Approval voting is simpler to tabulate. Since all votes count equally, the winner is whoever gets the most votes. This simplicity is a point in its favor.
Ranked-choice voting seems more complex because, if no one wins a majority of first-preferences, there is a transfer of preferences and multiple rounds.
But approval voting turns out to be the more complex and volatile method — once you take campaign and voter strategies into account. Voting becomes highly strategic because voters understand each vote for an additional candidate helps increases that candidate's chance of winning. If you have genuine preferences (and many voters do), you want to do everything to help your preferred candidate — which means only voting for that person. So much for expressing multiple preferences.
For those who wish to better understand the differing strategic logic under the competing systems, click here for a look at a hypothetical election under both approval voting and RCV.
But if you really want to understand it, come up with your own examples and work them out. You'll see how approval voting elections usually wind up looking pretty much like they do under plurality voting, only with a lot more cognitive strain and negative campaigning after all the complex game theory everyone has to go through. Uses of this system in nongovernmental contests — such as for University of Colorado student government, where nearly everyone "bullet votes" for just one candidate, and the Dartmouth board of trustees, where increasing bullet voting contributed to it being eliminated — demonstrate this tendency.
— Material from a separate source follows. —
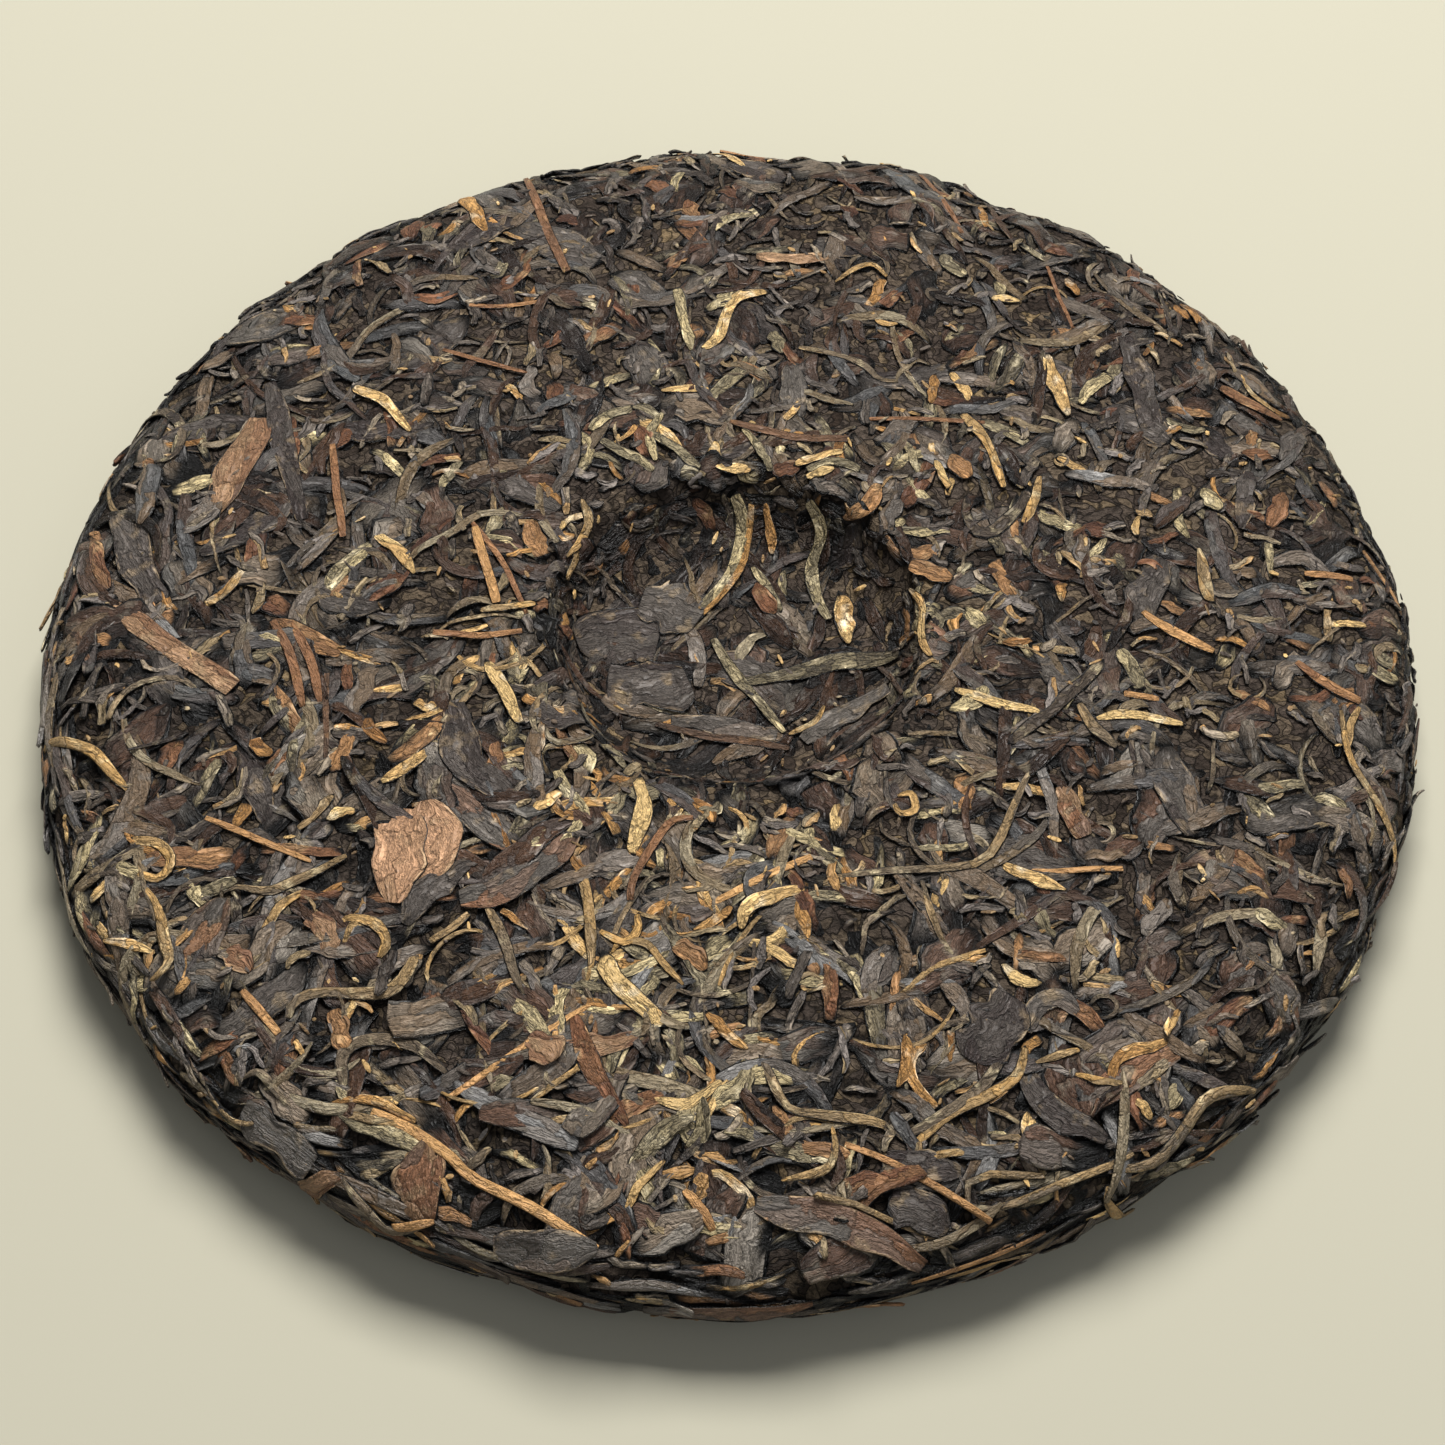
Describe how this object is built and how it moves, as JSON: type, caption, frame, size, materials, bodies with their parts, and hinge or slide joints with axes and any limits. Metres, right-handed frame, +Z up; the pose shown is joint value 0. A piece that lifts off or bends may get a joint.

Under RCV, by contrast, voters really use their rankings to sincerely express their preferences. Certainly, you might find an unexpected result every now and then in a crowded field. But overall you'll find it's actually less cognitively taxing, because there's no complex strategic voting and results don't depend on slight variations in polling.
Proponents of each system also claim their preferred method privileges the candidates who appeal most broadly.
Approval voting advocates argue that candidates who are most broadly acceptable should win under their system, because most of the electorate will "approve" of that person. Thus approval voting can, in theory, reward someone who is almost everyone's second choice but the first choice of very few. But that assumes sincere voting and genuine indifference among voters. Such an assumption might be fine in rarefied mathematical computer simulations, but it's rare in the real world.
It's also unlikely a consensus second-choice would win under RCV. More likely, other candidates would appeal to the supporters of the consensus candidate, and the incentives of ranked-choice voting would reward the candidate who had the broadest support coalition. And candidates really do change their behavior to build bridges and appeal widely.
We will learn more soon. The city of Fargo voted to go with approval voting a year ago, so we will now have one test of it. And St. Louis may consider it next year, though the proposal there is for a two-round system that implicitly acknowledges the shortcomings of approval voting as a decisive system. These are certainly welcome experiments.
Meanwhile, the number of cities using RCV continues to grow, and several states may join Maine in the next few years. So in the coming decade we will continue to learn much more about how it works in practice.
Elections are at the core of democracy, and voting rules are hugely important in explaining variations in political outcomes and representation. Experts also overwhelmingly believe our first-past-the-post system is one of the worst ways to vote.
The growing interest in alternative systems signals America is finally figuring out what most of the world has known for a while: There are better ways to conduct elections than with single choices and plurality winners — an innovation when first used in 1430.